Irving, rising to reply, stood up with the president’s unspoken speech in his hand. Referring to the difficulties actors often experience in regard to public speaking, he said, “At Edinburgh, recently, looking over the old ‘Courant,’ I came across an incident apropos of the present occasion. It was concerning a dinner given to John Kemble in that city. ‘The chair was taken at six o’clock by Francis Jeffrey, Esq., who was most ably assisted by the croupiers, John Wilson and Walter Scott,’—the creator in fiction of poor, old, wretched King Louis XI.—Walter Scott, the mighty master of romance, who also proposed this night ‘The Memory of Burns.’ (Applause.) In reply to the toast of his health, John Kemble said, ‘I am not successful in extemporaneous delivery; actors are so much more in the habit of giving utterance to the thoughts of others than in embodying their own, that we are much in the same position with those animals who, subsisting by the aid of others are completely lost when abandoned to their own resources.’ Gentlemen, brother actors, I feel that I am in a similar condition to-night. (Cries of ‘No! no!’ and laughter.) But my friend, the president, has given me leave to avail myself of the eloquent speech which he had written, but has not read to you.” (Laughter.)
Irving looked down at the president for his final consent.
“Certainly, go ahead,” was the response.
“The president,” said Irving, reading the MS. amidst shouts of laughter and applause, “was anxious to tell you that ‘the efforts of the guest of the evening have always been to make his dramatic work in every way worthy the respect and admiration of those who honor our art; and at the same time he has been none the less indefatigable in promoting the social and intellectual standing of the profession; this has been to him a labor of love.’”
Irving read these lines with mock-oratorical show; but when the laughter of his hearers changed to loud applause, he laid aside the written speech of his friend, and in a few simple words expressed himself proud of the honor the club had done him, and grateful for the cordiality of its welcome.
“There is one point, however, in that speech which I would like you to hear,” said the president, rising again, “and it is this: ‘We are not here to pass an opinion on Mr. Irving’s qualities as an actor,—the critics have done that already; and, if you had at first any doubts as to the high position he should occupy in our profession, the American critics and your own judgment have removed them. Possibly it was just as well that David Garrick did not live in the White Star epoch, for, had he ever crossed the Atlantic ocean, his bones might not now be reposing so peacefully under the ancient towers of Westminster Abbey.’”
During the evening Mr.
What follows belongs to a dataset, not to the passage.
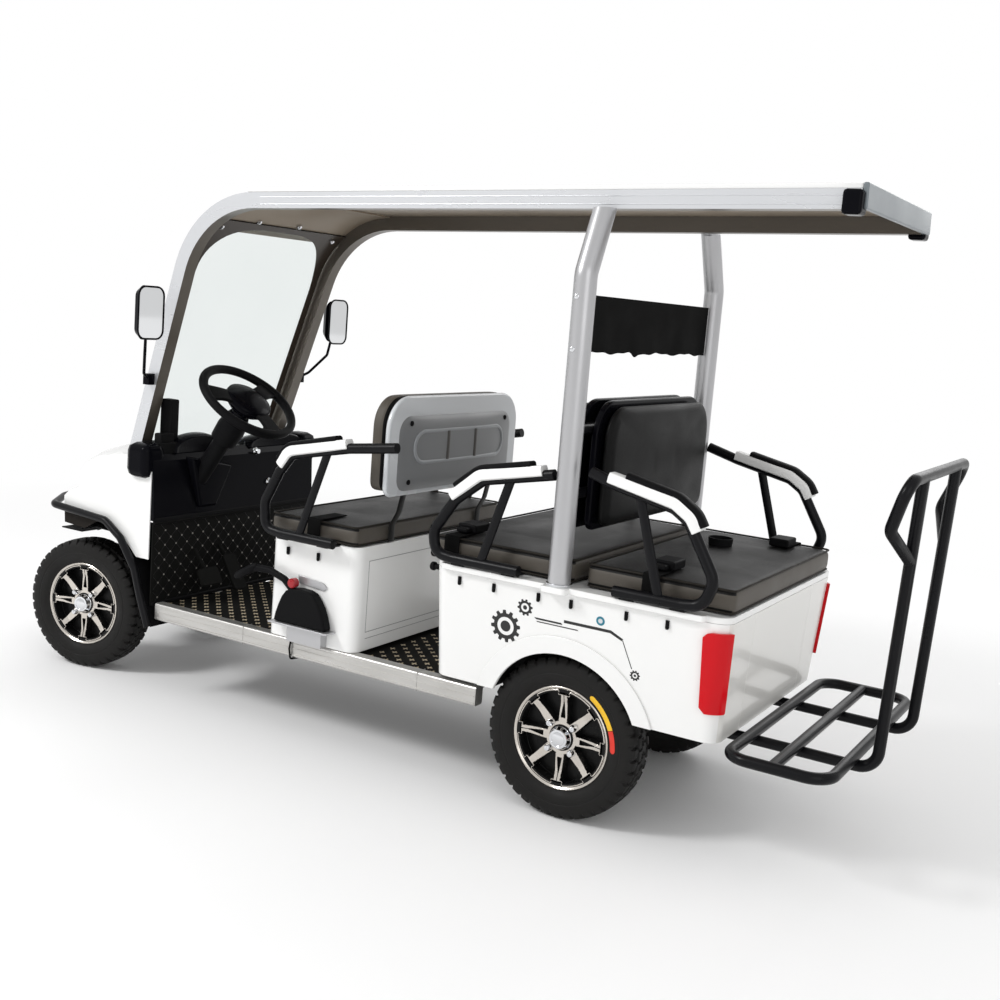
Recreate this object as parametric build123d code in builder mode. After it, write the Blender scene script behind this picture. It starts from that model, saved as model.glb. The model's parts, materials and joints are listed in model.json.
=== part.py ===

Henry Edwards,[21] of Wallack’s, recited with stirring effect the following:—
WELCOME TO HENRY IRVING.
Round about the board of banquet
Blazed the bright wits of the town:
“A royal toast,” and well they drank it—
“‘Tis for a king to wear the crown;
Thrones may totter in the tempest,
Empires, too, may rise and fall;
But a king, by grace of genius,
Sits secure above them all.”
Thus, a grave and graceful poet,
And his glowing glass uplifts
With a warm eye-flash of welcome
To the Man of Many Gifts;
Then a clamor and kindly clinking
Like sudden song breaks round the board,
And the soul of the wine they’re drinking
Seems into their own souls poured.
And, “Huzza for our guest, King Irving;”
From a hundred hearty throats,
And the lovingly lengthened greeting,
Like a chorused chime, up floats—
When more swift than an earthly echo
Bursts a sound over guest and hosts,
Strangely shrill, yet faint and far off,—
“Way there for the coming ghosts!”
Into statued silence stricken,
Stand and gaze the speechless throng,
While the walls slide wide from side to side
As if moved in grooves along,
And a shadowy stage, whose foot-lights
Loom white through a weirdly mist,
Is peopled with phantoms of players
Trooping in as if keeping a tryst.
Then with buskined steps and soundless,
Streaming forward as a tide,
Surge the serried shades of actors
Whose greatness time has testified;
And their brows are bound with bay-leaves,
And their garments’ phantomed fold
Shape out the bygone costumes
Of the parts they played of old.
All the fine and famous faces
In the records of the stage,
Canonized in highest places
On the drama’s brightest page!
Their “brief hour” made eternal,
Where the deathless laurel nods,
And where Shakespeare reigns superral
In the green-room of the gods!
There, each grandly visioned visage,
Looking through a mellow haze
On the spell-bound reverent watchers
With a long, fraternal gaze,
Whose mute and mighty meaning
Seem, like a benediction, cast
O’er the promise of the present,
By the high priests of the past!
Then, at an unseen, silent signal,
Given by some mystic chief,
Each of the ghosts of great ones
From his own wreath plucks a leaf,
And fleeter than arrowed lightning
Through space a chaplet’s sped!
And the brow of the actor living
Is laurelled by actors dead!
And a sigh sweeps over the silence,
And the walls are walls again,
While the lights flash up to brightness,
And sparkles the gold champagne;
And the joyous voice of the poet
Rings out the blended toasts,
“Huzza for our good guest, Irving!”
And “Huzza for our grand old ghosts!”